> Task details: Every line of the data that contains the string "JSON" must be copied.

> Source material:
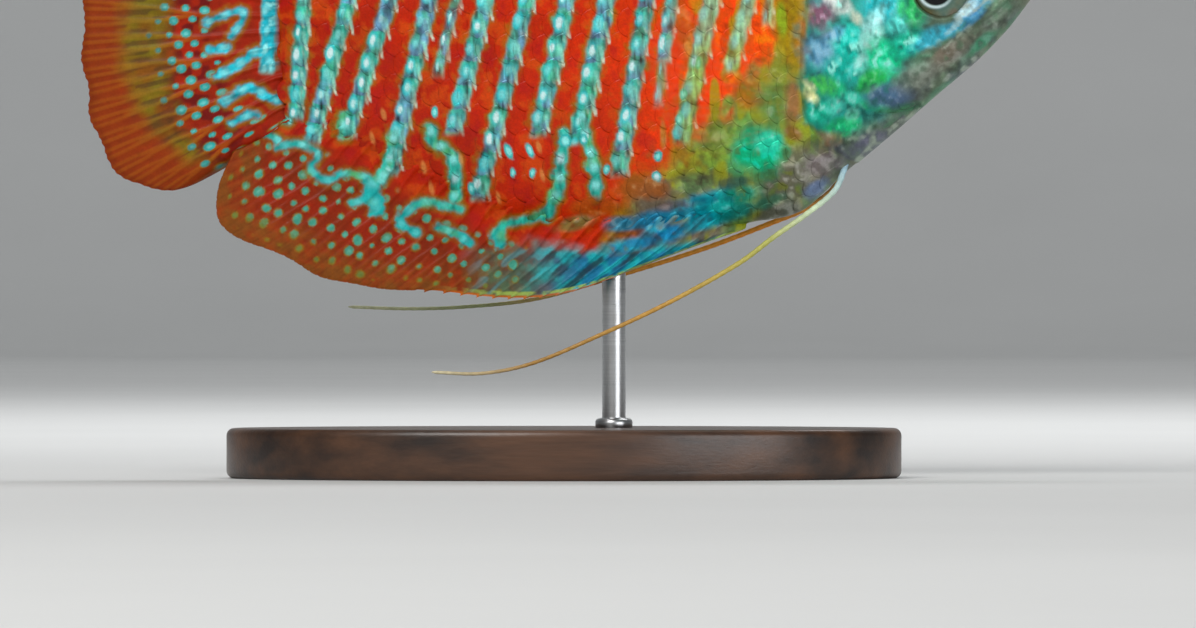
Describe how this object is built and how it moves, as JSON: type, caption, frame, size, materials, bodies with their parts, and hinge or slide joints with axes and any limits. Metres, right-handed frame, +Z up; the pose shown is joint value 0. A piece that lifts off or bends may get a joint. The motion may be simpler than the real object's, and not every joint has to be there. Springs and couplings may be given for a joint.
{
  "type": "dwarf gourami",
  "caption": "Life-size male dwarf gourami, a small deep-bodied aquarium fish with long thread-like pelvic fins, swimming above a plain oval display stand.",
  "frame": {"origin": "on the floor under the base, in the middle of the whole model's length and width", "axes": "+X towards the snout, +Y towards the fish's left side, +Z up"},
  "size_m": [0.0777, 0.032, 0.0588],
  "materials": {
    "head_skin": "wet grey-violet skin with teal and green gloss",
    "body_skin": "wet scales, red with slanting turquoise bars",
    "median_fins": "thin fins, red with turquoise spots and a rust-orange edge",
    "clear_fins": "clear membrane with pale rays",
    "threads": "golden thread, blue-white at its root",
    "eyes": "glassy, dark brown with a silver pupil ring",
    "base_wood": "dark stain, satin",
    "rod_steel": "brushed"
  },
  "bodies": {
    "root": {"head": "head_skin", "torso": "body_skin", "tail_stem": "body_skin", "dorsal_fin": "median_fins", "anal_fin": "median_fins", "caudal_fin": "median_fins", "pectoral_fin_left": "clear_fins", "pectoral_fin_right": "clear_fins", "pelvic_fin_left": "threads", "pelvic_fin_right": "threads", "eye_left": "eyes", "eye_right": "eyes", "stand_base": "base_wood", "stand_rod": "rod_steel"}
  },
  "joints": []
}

...

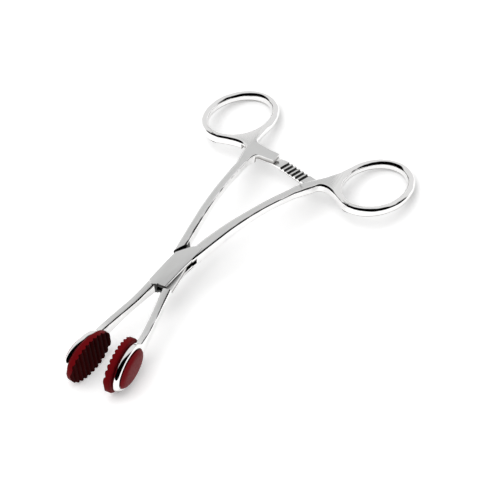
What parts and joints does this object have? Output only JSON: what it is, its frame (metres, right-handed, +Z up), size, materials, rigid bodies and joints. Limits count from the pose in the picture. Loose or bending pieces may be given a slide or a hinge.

> Task result:
Describe how this object is built and how it moves, as JSON: type, caption, frame, size, materials, bodies with their parts, and hinge or slide joints with axes and any limits. Metres, right-handed frame, +Z up; the pose shown is joint value 0. A piece that lifts off or bends may get a joint. The motion may be simpler than the real object's, and not every joint has to be there. Springs and couplings may be given for a joint.
What parts and joints does this object have? Output only JSON: what it is, its frame (metres, right-handed, +Z up), size, materials, rigid bodies and joints. Limits count from the pose in the picture. Loose or bending pieces may be given a slide or a hinge.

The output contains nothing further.